In fact I felt a little self-centered when I was plugging the features on Facebook, so that in turn made me feel a little awkward. IN FACT, THIS WHOLE POST IS MAKING ME FEEL AWKWARD, BUT IT'S HISTORICAL SO IT NEEDS TO BE ARCHIVED IN THE BLOG. Truthfully I also feel a little awkward when I pimp my CS posts on Facebook as well -- funny because I only started this whole 'fashion blogging' thing because Maronne wanted to venture into it with me, so I didn't really have any intentions of getting 'anywhere' (that's a very loose term) when we started Cheapskateers. I kind of still don't, because if I did then the whole CS blogging would be really superficial, inorganic and unauthentic. If anything I've actually enjoyed documenting and blogging about my outfits (the documenting part can be a PAIN at times though), because the blog provides a whole visual archive of the evolution our styles.

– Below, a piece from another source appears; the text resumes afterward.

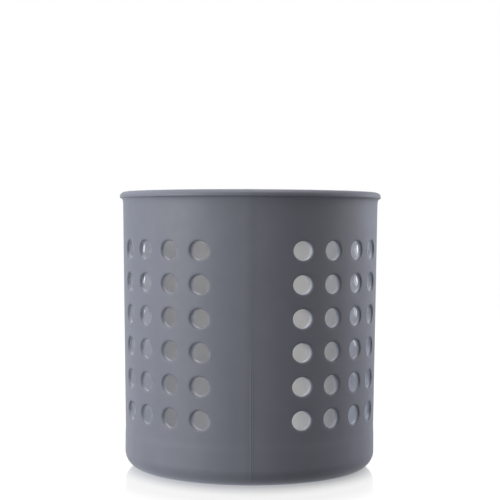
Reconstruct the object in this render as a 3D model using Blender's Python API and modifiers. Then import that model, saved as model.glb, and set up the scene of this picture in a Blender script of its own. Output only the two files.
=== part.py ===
"""Round cutlery drainer: a perforated moulded tub and the cross-shaped divider that lifts out of it.

Metres, +Z up. The origin is on the resting plane, on the tub's axis. The mould parts along the planes
x = 0 and y = 0, so each quarter of the wall is formed by a slide that moves out at 45 degrees, and its
holes are cored along that slide's direction. The divider's vanes stand in the planes at 45 degrees.
"""

import math

import bmesh
import bpy
from mathutils import Matrix, Vector

# Tub, overall
HEIGHT = 0.129
WALL_TOP_RADIUS = 0.060
FOOT_RADIUS = 0.0585
FOOT_BAND_HEIGHT = 0.0175
FOOT_BAND_STEP = 0.00015
WALL = 0.0022

# Tub, lip: a crown that rounds over to the outer face, a small lower edge and a hollow run to the wall
LIP_OVERHANG = 0.0016
LIP_DEPTH = 0.0031
LIP_CROWN_WIDTH = 0.0028
LIP_CROWN_HEIGHT = 0.0020
LIP_EDGE = 0.0005
LIP_FILLET_HEIGHT = 0.0025
MOUTH_ROUND = 0.0007

# Tub, foot and floor
FOOT_CORNER = 0.0078
FOOT_RING_WIDTH = 0.0035
FLOOR = 0.0024
FLOOR_RISE = 0.0016
FLOOR_FILLET = 0.0052

# Drain holes in the wall: blocks of columns and rows between the parting planes
HOLE_DIAMETER = 0.0084
TOP_ROW_HEIGHT = 0.1025
ROW_PITCH = 0.01475
ROWS = 6
COLUMNS = 4
COLUMN_STEP = math.radians(15)
QUARTERS = 4
QUARTER_TURN = 2 * math.pi / QUARTERS

# Drain holes in the floor: distance from the axis, and angles either side of a compartment's middle
FLOOR_HOLE_DIAMETER = 0.0080
INNER_DRAIN_RADIUS = 0.019
OUTER_DRAIN_RADIUS = 0.0375
OUTER_DRAIN_STEP = math.radians(30)

# Divider
DIVIDER_TOP = 0.117
VANE_FOOT_THICKNESS = 0.0026
VANE_TOP_THICKNESS = 0.0018
HUB_FILLET = 0.0030
VANE_CORNER = 0.0080
FLOW_GAP_HEIGHT = 0.0030
HUB_FOOT_RADIUS = 0.0100
VANE_FOOT_WIDTH = 0.0090
FLOW_GAP_ROUND = 0.0015

# Fit of the divider in the tub
SEAT_GAP = 0.0003
SIDE_CLEARANCE = 0.0005

# How far a cutter runs past what it cuts
OVERRUN = 0.0040

# Smoothness: steps of a turned shape, sides of a hole and pieces of an arc
TURN_STEPS = 48
HOLE_SIDES = 16
ARC_PIECES = 4
MERGE = 0.00001

# Finishes: colour, roughness and metallic value
BLUE_GREY_SOFT_TOUCH = ((0.187, 0.203, 0.250, 1.0), 0.55, 0.0)
PALE_GREY_PLASTIC = ((0.72, 0.72, 0.71, 1.0), 0.45, 0.0)


def wall_radius(z):
    """Outer radius of the tub's wall: upright on the foot band, then drafted out to the lip."""
    if z <= FOOT_BAND_HEIGHT:
        return FOOT_RADIUS
    lip_base = HEIGHT - LIP_DEPTH
    climb = (z - FOOT_BAND_HEIGHT) / (lip_base - FOOT_BAND_HEIGHT)
    return FOOT_RADIUS + (WALL_TOP_RADIUS - FOOT_RADIUS) * climb


def arc(centre, width, height, start, end):
    """Points of a round or elliptic corner in the profile plane, between two angles in degrees."""
    angles = [math.radians(start + (end - start) * i / ARC_PIECES) for i in range(ARC_PIECES + 1)]
    return [(centre[0] + width * math.cos(a), centre[1] + height * math.sin(a)) for a in angles]


def round_corner(centre, radius, start, end):
    return arc(centre, radius, radius, start, end)


def new_collection(name):
    collection = bpy.data.collections.new(name)
    bpy.context.scene.collection.children.link(collection)
    return collection


def new_material(name, finish):
    colour, roughness, metallic = finish
    material = bpy.data.materials.new(name)
    material.use_nodes = True
    shader = material.node_tree.nodes["Principled BSDF"]
    shader.inputs["Base Color"].default_value = colour
    shader.inputs["Roughness"].default_value = roughness
    shader.inputs["Metallic"].default_value = metallic
    material.diffuse_color = colour
    return material


def add_object(name, mesh, collection):
    obj = bpy.data.objects.new(name, mesh)
    collection.objects.link(obj)
    return obj


def turned(name, profile, collection, closed=False):
    """A body of revolution about Z. An open profile begins and ends on the axis, a closed one is a ring."""
    mesh = bpy.data.meshes.new(name)
    count = len(profile)
    edges = [(i, i + 1) for i in range(count - 1)]
    if closed:
        edges.append((count - 1, 0))
    mesh.from_pydata([(r, 0, z) for r, z in profile], edges, [])
    obj = add_object(name, mesh, collection)
    screw = obj.modifiers.new("Turn", "SCREW")
    screw.axis = "Z"
    screw.steps = TURN_STEPS
    screw.render_steps = TURN_STEPS
    screw.use_merge_vertices = True
    screw.merge_threshold = MERGE
    return obj


def mark_as_cutter(obj):
    obj.hide_render = True
    obj.display_type = "WIRE"


def boolean(obj, cutter, operation):
    modifier = obj.modifiers.new(cutter.name, "BOOLEAN")
    modifier.object = cutter
    modifier.operation = operation
    modifier.solver = "EXACT"


def add_rod(shape, radius, length, placement):
    """A round rod along its own X axis, put in place by a matrix; no corner lies on its top or bottom line."""
    half_side = math.pi / HOLE_SIDES
    along_x = Matrix.Rotation(math.pi / 2, 4, "Y") @ Matrix.Rotation(half_side, 4, "Z")
    bmesh.ops.create_cone(
        shape, cap_ends=True, segments=HOLE_SIDES, radius1=radius, radius2=radius,
        depth=length, matrix=placement @ along_x)


def mesh_of(name, shape):
    mesh = bpy.data.meshes.new(name)
    shape.to_mesh(mesh)
    shape.free()
    return mesh


def tub_profile():
    """Half section of the tub: out along the floor, up the inside, over the lip, down and under to the axis."""
    floor_top = FLOOR_RISE + FLOOR
    inner_foot = FOOT_RADIUS - WALL
    mouth = WALL_TOP_RADIUS - WALL
    profile = [(0, floor_top)]
    profile += round_corner((inner_foot - FLOOR_FILLET, floor_top + FLOOR_FILLET), FLOOR_FILLET, -90, 0)
    profile.append((inner_foot, FOOT_BAND_HEIGHT))
    profile += round_corner((mouth + MOUTH_ROUND, HEIGHT - MOUTH_ROUND), MOUTH_ROUND, 180, 90)

    lip_face = WALL_TOP_RADIUS + LIP_OVERHANG
    lip_base = HEIGHT - LIP_DEPTH
    fillet_foot = lip_base - LIP_FILLET_HEIGHT
    fillet_width = LIP_OVERHANG - LIP_EDGE
    crown_centre = (lip_face - LIP_CROWN_WIDTH, HEIGHT - LIP_CROWN_HEIGHT)
    profile += arc(crown_centre, LIP_CROWN_WIDTH, LIP_CROWN_HEIGHT, 90, 0)
    profile.append((lip_face, lip_base + LIP_EDGE))
    profile += arc((WALL_TOP_RADIUS + fillet_width, fillet_foot), fillet_width, LIP_FILLET_HEIGHT, 90, 180)[:-1]

    ring_outer = FOOT_RADIUS - FOOT_CORNER
    ring_inner = ring_outer - FOOT_RING_WIDTH
    profile.append((wall_radius(fillet_foot), fillet_foot))
    profile.append((FOOT_RADIUS, FOOT_BAND_HEIGHT))
    profile.append((FOOT_RADIUS + FOOT_BAND_STEP, FOOT_BAND_HEIGHT - FOOT_BAND_STEP))
    corner_width = FOOT_CORNER + FOOT_BAND_STEP
    profile += arc((ring_outer, FOOT_CORNER), corner_width, FOOT_CORNER, 0, -90)
    profile += [(ring_inner, 0), (ring_inner - FLOOR_RISE, FLOOR_RISE), (0, FLOOR_RISE)]
    return profile


def wall_hole_block(quarter, collection):
    """Core pins of one slide: rods along the slide's direction, one for each hole of its block."""
    shape = bmesh.new()
    facing = Matrix.Rotation((quarter + 1 / 2) * QUARTER_TURN, 4, "Z")
    for column in range(COLUMNS):
        angle = (column - (COLUMNS - 1) / 2) * COLUMN_STEP
        for row in range(ROWS):
            z = TOP_ROW_HEIGHT - row * ROW_PITCH
            outer = wall_radius(z)
            offset = outer * math.sin(angle)
            surface = math.sqrt(outer ** 2 - offset ** 2)
            reach = WALL / math.cos(angle) + HOLE_DIAMETER * abs(math.tan(angle)) / 2 + OVERRUN
            centre = Vector((surface - WALL / 2, offset, z))
            add_rod(shape, HOLE_DIAMETER / 2, 2 * reach, facing @ Matrix.Translation(centre))
    cutter = add_object(f"wall_holes_{quarter + 1}", mesh_of("wall_holes", shape), collection)
    mark_as_cutter(cutter)
    return cutter


def floor_holes(collection):
    """Drain holes of the floor: one near the axis and three further out in each compartment."""
    places = [(INNER_DRAIN_RADIUS, 0)]
    places += [(OUTER_DRAIN_RADIUS, k * OUTER_DRAIN_STEP) for k in (-1, 0, 1)]
    shape = bmesh.new()
    upright = Matrix.Rotation(-math.pi / 2, 4, "Y")
    for quarter in range(QUARTERS):
        for radius, angle in places:
            turn = quarter * QUARTER_TURN + angle
            centre = Vector((radius * math.cos(turn), radius * math.sin(turn), FLOOR_RISE + FLOOR / 2))
            placement = Matrix.Translation(centre) @ upright
            add_rod(shape, FLOOR_HOLE_DIAMETER / 2, FLOOR + 2 * OVERRUN, placement)
    cutter = add_object("floor_holes", mesh_of("floor_holes", shape), collection)
    mark_as_cutter(cutter)
    return cutter


def build_tub(parts, cutters):
    tub = turned("tub", tub_profile(), parts)
    for quarter in range(QUARTERS):
        boolean(tub, wall_hole_block(quarter, cutters), "DIFFERENCE")
    boolean(tub, floor_holes(cutters), "DIFFERENCE")
    return tub


def cross_outline(half_thickness, half_span):
    """Plan of the divider: four vanes at 45 degrees that meet in hollow fillets, anticlockwise."""
    corner = half_thickness + HUB_FILLET
    quarter = [Vector((half_span, half_thickness))]
    quarter += [Vector(p) for p in round_corner((corner, corner), HUB_FILLET, 270, 180)]
    quarter.append(Vector((half_thickness, half_span)))
    points = []
    for k in range(QUARTERS):
        turn = Matrix.Rotation((k + 1 / 2) * QUARTER_TURN, 2)
        points += [turn @ p for p in quarter]
    return points


def drafted_cross(collection):
    """The cross as a loft from its thick foot section to its thin top section."""
    half_span = FOOT_RADIUS + WALL
    bottom = FLOOR_RISE + FLOOR - OVERRUN
    top = DIVIDER_TOP + OVERRUN
    shape = bmesh.new()
    sections = []
    for z, thickness in ((bottom, VANE_FOOT_THICKNESS), (top, VANE_TOP_THICKNESS)):
        outline = cross_outline(thickness / 2, half_span)
        sections.append([shape.verts.new((x, y, z)) for x, y in outline])
    low, high = sections
    count = len(low)
    for i in range(count):
        j = (i + 1) % count
        shape.faces.new((low[i], low[j], high[j], high[i]))
    shape.faces.new(list(reversed(low)))
    shape.faces.new(high)
    return add_object("divider", mesh_of("divider", shape), collection)


def cavity_radius(z):
    """Inner radius of the tub's wall above the floor fillet."""
    return wall_radius(z) - WALL


def divider_envelope(collection):
    """Turned shape that the vanes fill: the tub's inside less the clearances, with rounded top corners."""
    seat = FLOOR_RISE + FLOOR + SEAT_GAP
    foot = cavity_radius(0) - SIDE_CLEARANCE
    top = cavity_radius(DIVIDER_TOP) - SIDE_CLEARANCE
    shoulder = DIVIDER_TOP - VANE_CORNER
    profile = [(0, DIVIDER_TOP)]
    profile += round_corner((top - VANE_CORNER, shoulder), VANE_CORNER, 90, 0)
    profile.append((foot, FOOT_BAND_HEIGHT))
    profile += round_corner((foot - FLOOR_FILLET, seat + FLOOR_FILLET), FLOOR_FILLET, 0, -90)
    profile.append((0, seat))
    envelope = turned("divider_envelope", profile, collection)
    mark_as_cutter(envelope)
    return envelope


def flow_gap(collection):
    """Ring cut from the vanes' lower edges, so that water runs between the compartments to every drain."""
    seat = FLOOR_RISE + FLOOR + SEAT_GAP
    inner = HUB_FOOT_RADIUS
    outer = FOOT_RADIUS - WALL - FLOOR_FILLET - VANE_FOOT_WIDTH / 2
    top = seat + FLOW_GAP_HEIGHT
    ring = round_corner((inner + FLOW_GAP_ROUND, top - FLOW_GAP_ROUND), FLOW_GAP_ROUND, 180, 90)
    ring += round_corner((outer - FLOW_GAP_ROUND, top - FLOW_GAP_ROUND), FLOW_GAP_ROUND, 90, 0)
    ring += [(outer, seat - OVERRUN), (inner, seat - OVERRUN)]
    cutter = turned("flow_gap", ring, collection, closed=True)
    mark_as_cutter(cutter)
    return cutter


def build_divider(parts, cutters):
    divider = drafted_cross(parts)
    boolean(divider, divider_envelope(cutters), "INTERSECT")
    boolean(divider, flow_gap(cutters), "DIFFERENCE")
    return divider


def shade(obj):
    """Round faces smooth, corners sharper than 30 degrees left crisp."""
    obj.data.shade_smooth()
    obj.data.set_sharp_from_angle(angle=math.radians(30))


def main():
    for obj in list(bpy.data.objects):
        bpy.data.objects.remove(obj, do_unlink=True)
    parts = new_collection("cutlery_drainer")
    cutters = new_collection("cutters")
    tub = build_tub(parts, cutters)
    divider = build_divider(parts, cutters)
    tub.data.materials.append(new_material("tub_soft_touch", BLUE_GREY_SOFT_TOUCH))
    divider.data.materials.append(new_material("divider_plastic", PALE_GREY_PLASTIC))
    for obj in (tub, divider):
        shade(obj)


main()
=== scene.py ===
import math

import bmesh
import bpy
from mathutils import Matrix, Vector


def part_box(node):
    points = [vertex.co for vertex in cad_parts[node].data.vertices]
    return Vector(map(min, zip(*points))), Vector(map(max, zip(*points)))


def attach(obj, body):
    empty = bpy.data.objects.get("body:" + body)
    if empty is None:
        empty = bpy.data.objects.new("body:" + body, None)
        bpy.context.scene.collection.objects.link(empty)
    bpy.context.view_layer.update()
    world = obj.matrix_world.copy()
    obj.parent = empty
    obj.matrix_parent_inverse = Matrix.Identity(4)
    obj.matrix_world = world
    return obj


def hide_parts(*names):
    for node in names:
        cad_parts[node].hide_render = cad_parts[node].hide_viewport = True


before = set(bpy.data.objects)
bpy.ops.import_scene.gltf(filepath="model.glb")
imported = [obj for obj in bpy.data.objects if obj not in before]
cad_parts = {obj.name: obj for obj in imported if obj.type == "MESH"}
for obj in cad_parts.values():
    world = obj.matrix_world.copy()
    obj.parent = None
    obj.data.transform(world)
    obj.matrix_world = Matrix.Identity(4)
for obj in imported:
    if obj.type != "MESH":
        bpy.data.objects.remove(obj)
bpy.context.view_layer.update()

tub_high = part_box("tub")[1]
divider_low, divider_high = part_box("divider")

# Tub, read from the frame
HEIGHT = tub_high.z
LIP_FACE = tub_high.x

# Tub, wall
LIP_OVERHANG = 0.0016
WALL_TOP_RADIUS = LIP_FACE - LIP_OVERHANG
FOOT_RADIUS = 0.0585
FOOT_BAND_HEIGHT = 0.0175
FOOT_BAND_STEP = 0.00015
BAND_RUN = 0.0018
WALL = 0.0022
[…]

Not really sure where all that babbling came from, but the closest conclusion I could deduce was that maybe I'm way too self-conscious about this whole getting-featured-and-sharing-the-news thing, so I'm all defensive and have to say so many things in order to shed any form of what could be arrogance to some people. I don't want to come off as 'OH LOOK AT ME I'M IN A MAGAZINE' so I have to explain all my feels and crap. It matters because I don't want to have that kind of image, even if I'm just a little nobody on the internet. I've never liked tooting my own horn -- I swear, never. Growing up I was always reluctant to share or talk about my good fortune in fear of looking like I was bragging. Al. Ways. ALWAYS!

Regardless, thanks again to Andrea Ang and Elisa Aquino for the features! You really have no idea how much this matters to me -- unless you've reached this post, then you might just have an inkling of how much, lol.

Man I don't remember having blogged so much about my feels since my LJ days. Whatever, I'm going to get something to eat now.